In practical terms, a depot of hydrogen buses might refuel overnight from a nearby Lhyfe plant powered by a local wind farm. Drivers experience a stop similar in length to diesel refuelling, while city authorities cut emissions without overloading the electricity grid with fast chargers at peak times.

Risks, trade-offs and what could go wrong

The model is not risk-free. If electricity prices stay high, green hydrogen can struggle against conventional, fossil-based hydrogen. Projects also face planning delays, local resistance to new infrastructure, and uncertain demand from industrial clients who hesitate before redesigning factories around a new fuel.

There is also a chicken-and-egg problem. Truck makers will only ramp up production of hydrogen lorries if they see enough refuelling stations. Station operators, in turn, want guarantees that trucks are coming. That makes early motorway corridors, like the one served by Lhyfe on the A4, strategically significant: they test whether the pieces can lock together.

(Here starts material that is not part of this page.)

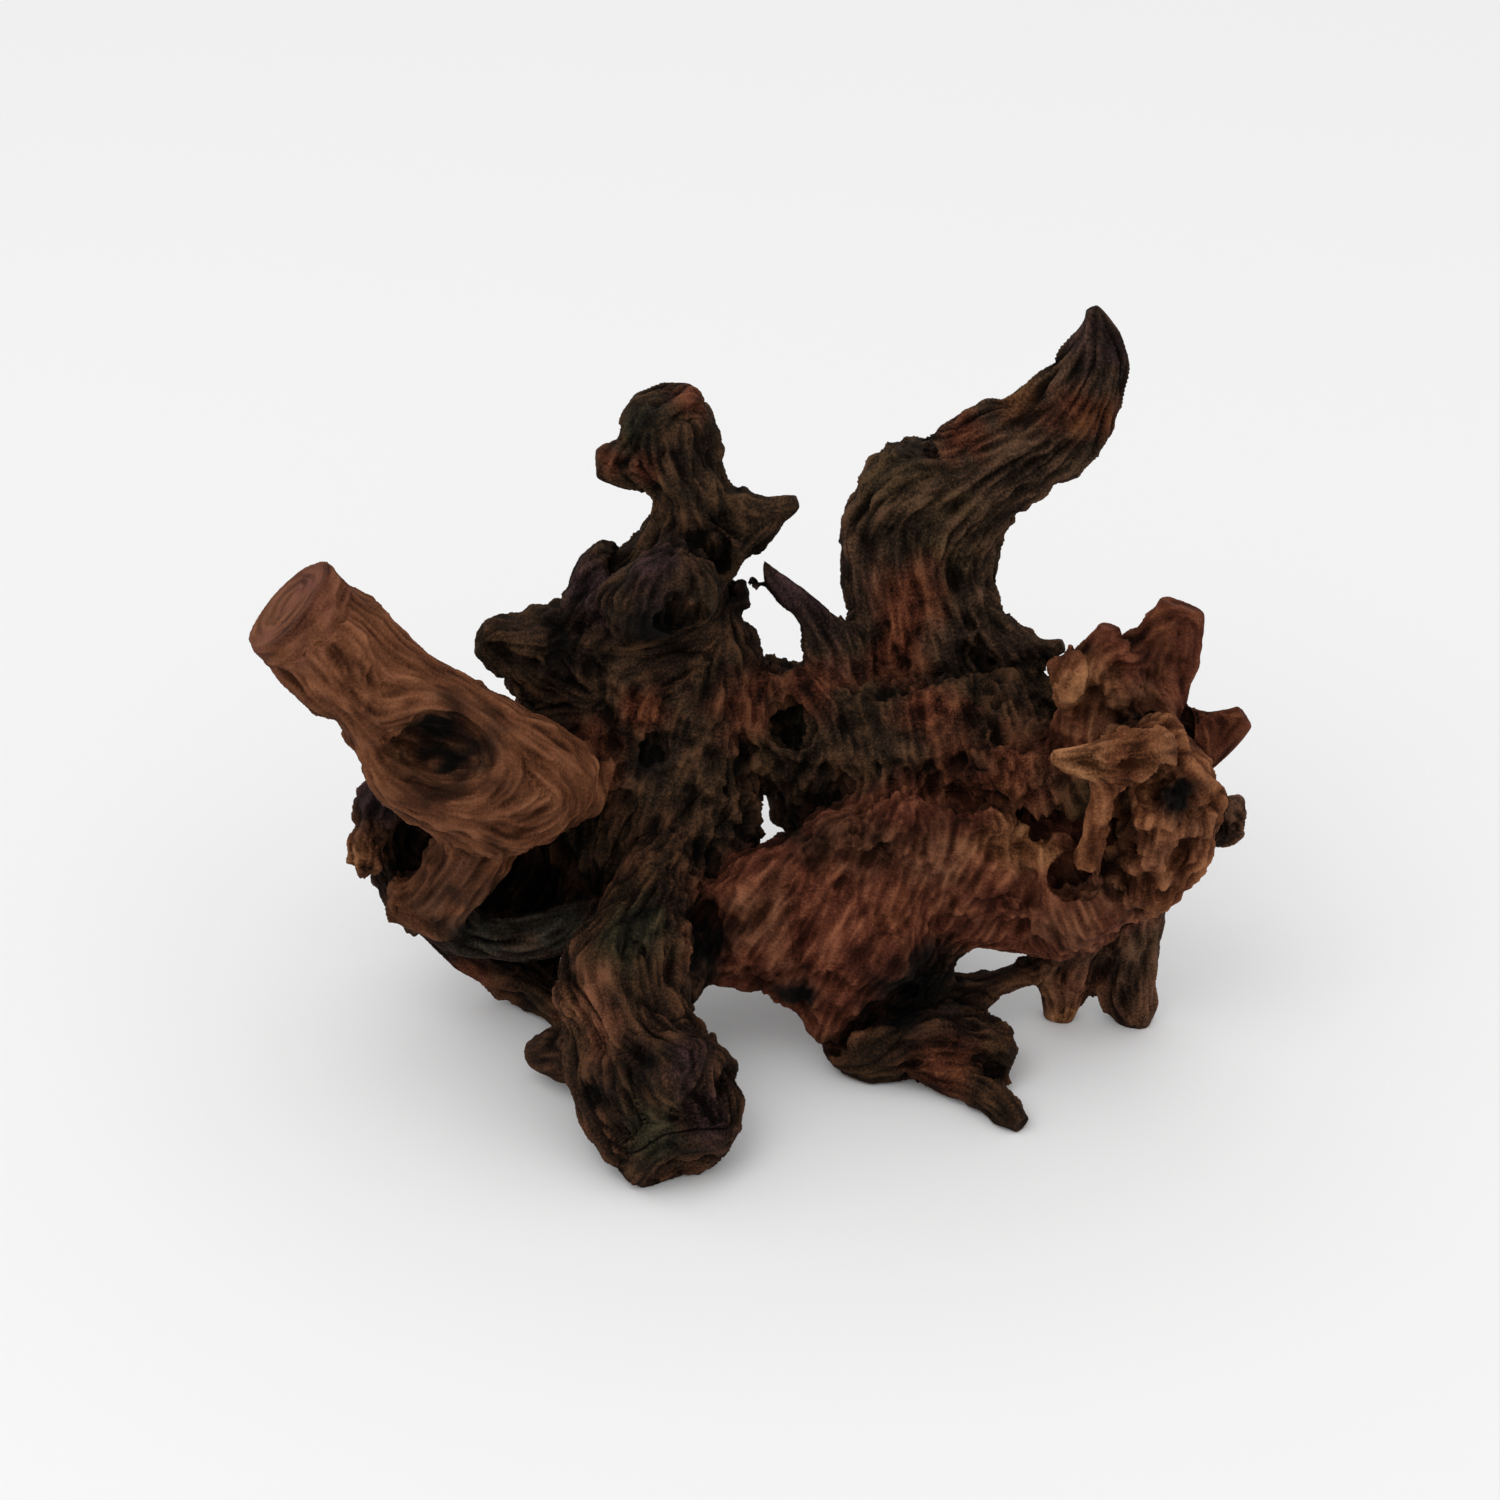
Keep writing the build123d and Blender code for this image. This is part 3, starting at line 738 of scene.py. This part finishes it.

At the same time, combinations with other technologies are beginning to appear. Some companies are looking at pairing wind or solar farms with both batteries and electrolysers. Batteries smooth short-term fluctuations on the grid, while hydrogen acts as a longer-term storage and a fuel. If that hybrid approach proves profitable, companies that already know how to run decentralised hydrogen sites, like Lhyfe, could find themselves in a strong position.

For now, the French group remains largely unknown outside energy policy circles. Yet its low-profile work in Bouin, Chambéry and along the A4 suggests that the shift to green hydrogen might not come from the brands currently dominating political speeches, but from quieter industrial players getting on with the hard part: making it work day after day.